The police will NOT get involved in a civil matter. As long as there are no court papers, the father cannot get them involved to retrieve the child. My suggestion is to NOT let dad unsupervised time until you have court papers in your hand. Yes, dad should get to see your child.

Leave and FILE MONDAY.
 

TCool

Member
Wisconsin hospitals have a form that the unmarried parents can sign to establish paternity without having to go to court. Voluntary Paternity Acknowledgment is the easiest way for an unmarried father to put his name on his baby’s birth certificate. The other ways involve the courts.

By signing the Voluntary Paternity Acknowledgment form, both parents agree that the man signing the form is the father.

Signing this form legally establishes paternity. This means the court may make orders for child support, legal custody, physical placement or tax exemption regarding the child. This form does not give the father legal custody or physical placement. It does not require either parent to provide financial support for the child. If the father and mother cannot agree on these issues, they will need to get a court order.
I'm also from WI

I find that to be funny. It says that form establishes paternity, but I've been advised here and by my lawyer that it does not actually establish paternity. Paternity is not actually established until a judge says so apparently. I lucked out because a court order for medical payments early in my daughters life established paternity. I would definitely do what Ginny says, get out of there. Sounds like a bad place for your daughter. Also, I would go see a local lawyer about this. Wisconsin has something called Judicare which is financial assistance for people for legal issues. It won't pay for your lawyer throughout a custody battle. Apparently they will only cover legal costs in that situation if there is physical abuse (according to my attorney), but Judicare will cover a consultation with a lawyer for one hour.
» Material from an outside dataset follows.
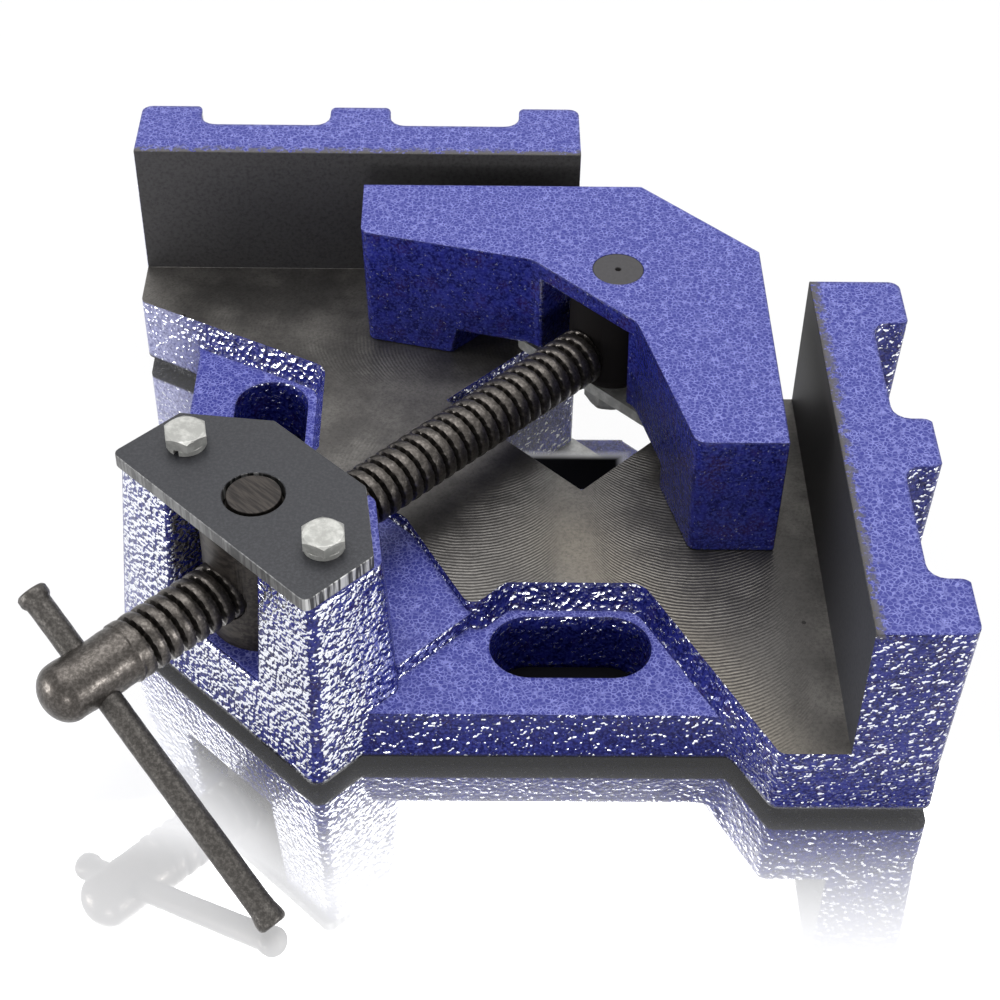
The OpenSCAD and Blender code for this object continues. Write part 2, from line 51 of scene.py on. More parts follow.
# %% [markdown]
# ## Named places
# The origin lies on the floor under the axis on which the screw's nut swivels.
# The two working faces meet on the line X = Y, and the screw lies over it. One
# named place for each feature keeps the finishes and the geometry in step.

# %% Places of the main features
MM = 0.001
CORNER = 204 * MM * math.sqrt(0.5)
DECK_Z = 25 * MM
FOOT_Z = 4 * MM
JAW_TOP_Z = 67 * MM
SCREW_Z = 41.2 * MM
WORK_GAP = 11.6 * MM
PIVOT_X = (204 - 72.8) * MM
SCREW_FRAME = Matrix.Rotation(math.radians(45), 4, "Z")
print("corner of the working faces at", round(CORNER / MM, 1), "mm")

# %% [markdown]
# ## Helpers for meshes
# A mesh becomes a piece when it has an object, a body to ride on and,
# where it stands in for a solid, the name of that solid.


# %% Register a piece
def register(name, mesh, body, replaced=()):
    """Object that rides on a body and may stand in for solids of the clamp."""
    piece = bpy.data.objects.new(name, mesh)
    bpy.context.scene.collection.objects.link(piece)
    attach(piece, body)
    if replaced:
        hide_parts(*replaced)
    print(name, "has", len(mesh.polygons), "faces")
    return piece


# %% [markdown]
# ## Helpers for materials
# A finish is a graph of nodes. This class writes one in the order in which a
# painter thinks: where am I, how high is the grain, what colour, how glossy.
# Everything reads the object's own coordinates, so a finish never slides.


# %% Node graph in a few words
class Graph:
    def __init__(self, name):
        self.material = bpy.data.materials.new(name)
        self.material.use_nodes = True
        self.tree = self.material.node_tree
        self.tree.nodes.clear()
        self.out = self.tree.nodes.new("ShaderNodeOutputMaterial")
        coords = self.tree.nodes.new("ShaderNodeTexCoord")
        self.place = coords.outputs["Object"]
        self.normal = coords.outputs["Normal"]

    def put(self, node, socket, value):
        target = node.inputs[socket]
        if isinstance(value, bpy.types.NodeSocket):
            self.tree.links.new(value, target)
        else:
            target.default_value = value

    def node(self, kind, settings=(), **inputs):
        node = self.tree.nodes.new("ShaderNode" + kind)
        for key, value in dict(settings).items():
            setattr(node, key, value)
        for key, value in inputs.items():
            self.put(node, key.replace("_", " "), value)
        return node

    def math(self, operation, a, b=0.0, c=0.0):
        node = self.node("Math", {"operation": operation})
        for i, value in enumerate((a, b, c)):
            self.put(node, i, value)
        return node.outputs[0]

    def axes(self, vector):
        return self.node("SeparateXYZ", Vector=vector).outputs[:3]

    def vector(self, x, y, z):
        return self.node("CombineXYZ", X=x, Y=y, Z=z).outputs[0]

    def step(self, value, low, high, at_low=0.0, at_high=1.0):
        """Smooth ramp from at_low to at_high as the value goes from low to high."""
        node = self.node("MapRange", {"interpolation_type": "SMOOTHSTEP"}, Value=value)
        ends = {"From Min": low, "From Max": high, "To Min": at_low, "To Max": at_high}
        for key, number in ends.items():
            self.put(node, key, number)
        return node.outputs[0]

    def mix(self, factor, a, b):
        node = self.node("Mix", {"data_type": "RGBA"})
        self.put(node, 0, factor)
        for index, value in ((6, a), (7, b)):
            is_socket = isinstance(value, bpy.types.NodeSocket)
            self.put(node, index, value if is_socket else (*value, 1.0))
        return node.outputs[2]

    def noise(self, scale, detail=3.0, rough=0.55, vector=None):
        node = self.node("TexNoise", Scale=scale, Detail=detail, Roughness=rough)
        self.put(node, "Vector", self.place if vector is None else vector)
        return node.outputs[0]

    def cells(self, scale, feature="F1", vector=None):
        node = self.node("TexVoronoi", {"feature": feature}, Scale=scale)
        self.put(node, "Vector", self.place if vector is None else vector)
        return node.outputs[0]

    def warped(self, scale, amount):
        """The place, moved about by noise, so that cells don't look regular."""
        noise = self.node("TexNoise", Scale=scale, Detail=2.0, Vector=self.place)
        scaled = self.node("VectorMath", {"operation": "SCALE"})
        self.put(scaled, 0, noise.outputs[1])
        self.put(scaled, "Scale", amount)
        added = self.node("VectorMath", {"operation": "ADD"})
        self.put(added, 0, self.place)
        self.put(added, 1, scaled.outputs[0])
        return added.outputs[0]

    def bump(self, height, distance, strength=1.0, below=None):
        node = self.node("Bump", Height=height, Distance=distance, Strength=strength)
        if below is not None:
            self.put(node, "Normal", below)
        return node.outputs[0]

    def shade(self, **inputs):
        shader = self.node("BsdfPrincipled")
        for key, value in inputs.items():
            key = key.replace("_", " ")
            is_colour = isinstance(value, tuple) and len(value) == 3
            self.put(shader, key, (*value, 1.0) if is_colour else value)
        self.tree.links.new(shader.outputs[0], self.out.inputs[0])
        return self.material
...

The website for judicare is: http://www.judicare.org/

However, apparently judicare only covers northern Wisconsin residents. So, in order to recieve this you would need to live in a northern county. Do you mind telling me what county you are in? If you are in a southern county I'll do a quick search for you and see if I can find any financial assistance for this in southern WI.
 

ninalee

Member
i live in Rock County, and in the summer will seek to move to Milwaukee County, all in southern wisconsin.

I did leave, and a close friend of mine offered her spare two bedroom attic space to my kids and I for now. My daughter will get to finish out the school year here and for now we will live close to Dad, for now. I have no intentions of crossing state lines, just county lines. Dad will watch our Son while I work for now, but he will not watch my daughter anymore. I will be seeking joint custody with primary placement. This morning he said he seeks to prove me unfit and will seek full custody, and will spend as much money as possible to do so...but I don't see how he can prove me unfit without any actual evidence of this. I've been an active stay at home parent who has handled 90% of the child rearing in the home, and I have a strong bonded relationship with both children. He has a bond with our Son too, I'm not saying he doesn't, but he cannot prove me unfit if I'm not, right? I feel much better after having a day to calm down and think about this...and I think he is just trying to scare me to stay. Part of me doubts he'll really spend as much money and time in pursuit of this as he threats, he's not rich. He just has more money than me.